O humor faz parte de diversos filmes com a chancela Lumière, com o oitavo capítulo do documentário a ser dedicado a estas obras. Na nossa memória fica “L’Arroseur arrosé“, mas também o acerto dos comentários do realizador, sobretudo quando aborda a maneira como os irmãos e os seus operadores chegavam ao efeito pretendido. Atente-se aos filmes em que aparece um indivíduo a rir para reforçar o efeito cómico ou a forma efusiva com que alguns elementos reagem quando estão a ser filmados. Fora deste âmbito, temos o destaque dado ao fumo ou ao movimento inverso de uma parede que é derrubada, entre outros exemplos. Temos ainda o “primeiro” filme de suspense, em particular, uma obra na qual um bebé caminha de forma temerosa e desengonçada. Será que cai? Será que avança sem se aleijar? Estas são questões que se colocam e são rapidamente respondidas, enquanto ficamos diante de um número considerável de obras que vão desde a famosa “L’Arrivée d’un train en gare de La Ciotat”, da qual sobressai o uso das diagonais, até aos trabalhos de uma série de operadores de câmara que se deslocaram a diversos lugares do Mundo.

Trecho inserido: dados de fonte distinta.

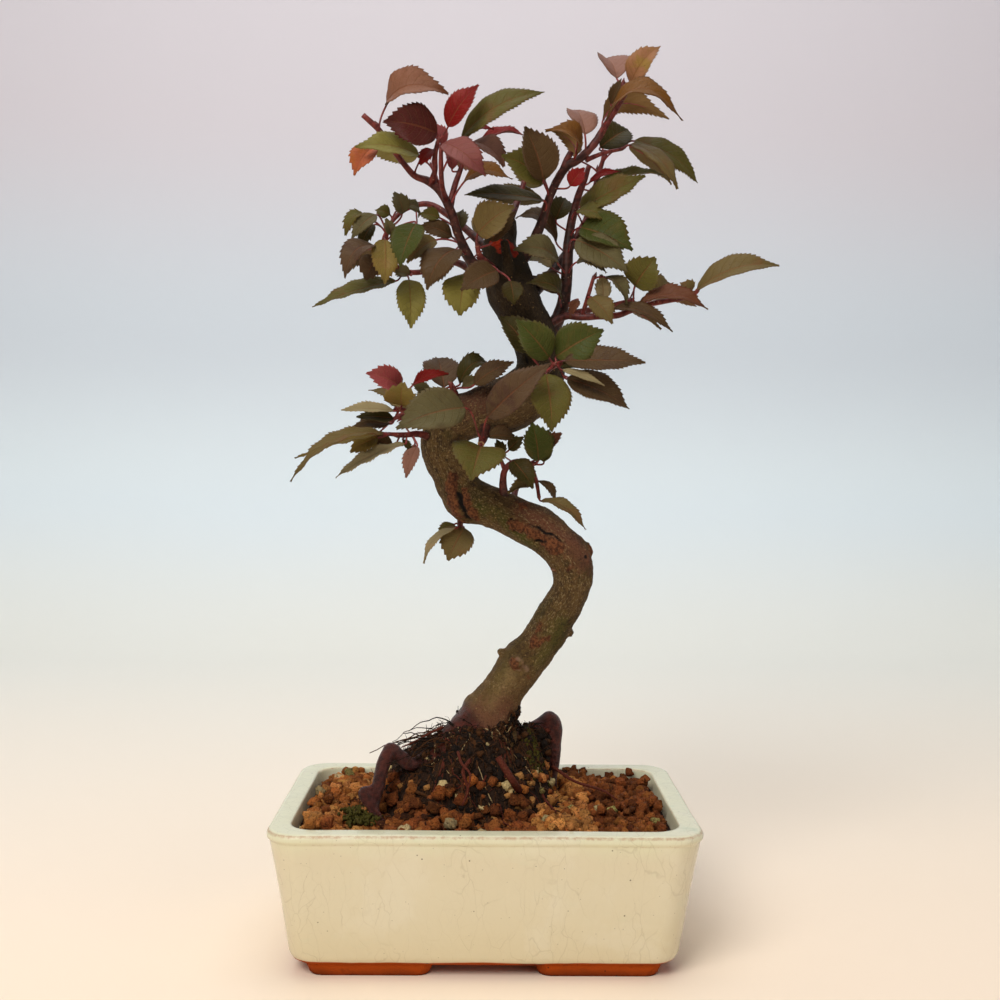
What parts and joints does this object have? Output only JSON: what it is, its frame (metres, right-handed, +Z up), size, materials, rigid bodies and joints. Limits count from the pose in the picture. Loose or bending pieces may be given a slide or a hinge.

Essas deambulações permitem captar quer o lado mais pitoresco e exótico desses territórios, quer a faceta mais perniciosa destes espaços, com “Indochine: Enfants annamites ramassant des sépèques devant la Pagode des dames” a surgir como um triste exemplo do colonialismo. Estamos perante pequenos retratos de uma época, nos quais muito é encenado e imensa vida é captada, com “Lumière!” a transmitir a criatividade dos irmãos do título quer como inventores, quer como realizadores, seja a comporem planos ou a criarem tesouros que rondam os cinquenta segundos e contam com um valor inestimável. Mais do que deixar-nos diante de inventores, Frémaux coloca-nos diante de realizadores que não se limitam a filmar ao acaso, com o cineasta a justificar quase todos os argumentos que expõe ao mesmo tempo que desperta uma certa sensação de encanto. Pelo meio, Frémaux realça algumas particularidades destes filmes ao compará-los com obras de Ozu, Kurosawa, Spielberg, Eisenstein e Visconti, algo que permite reforçar o papel dos Lumière como cineastas.

Filme de abertura da 18ª edição da Festa do Cinema Francês, “Lumiére!” não só é uma magnífica escolha para abrir o certame, mas também um exemplo paradigmático da riqueza do cinema e da sua História e do quão necessário é preservar as suas memórias.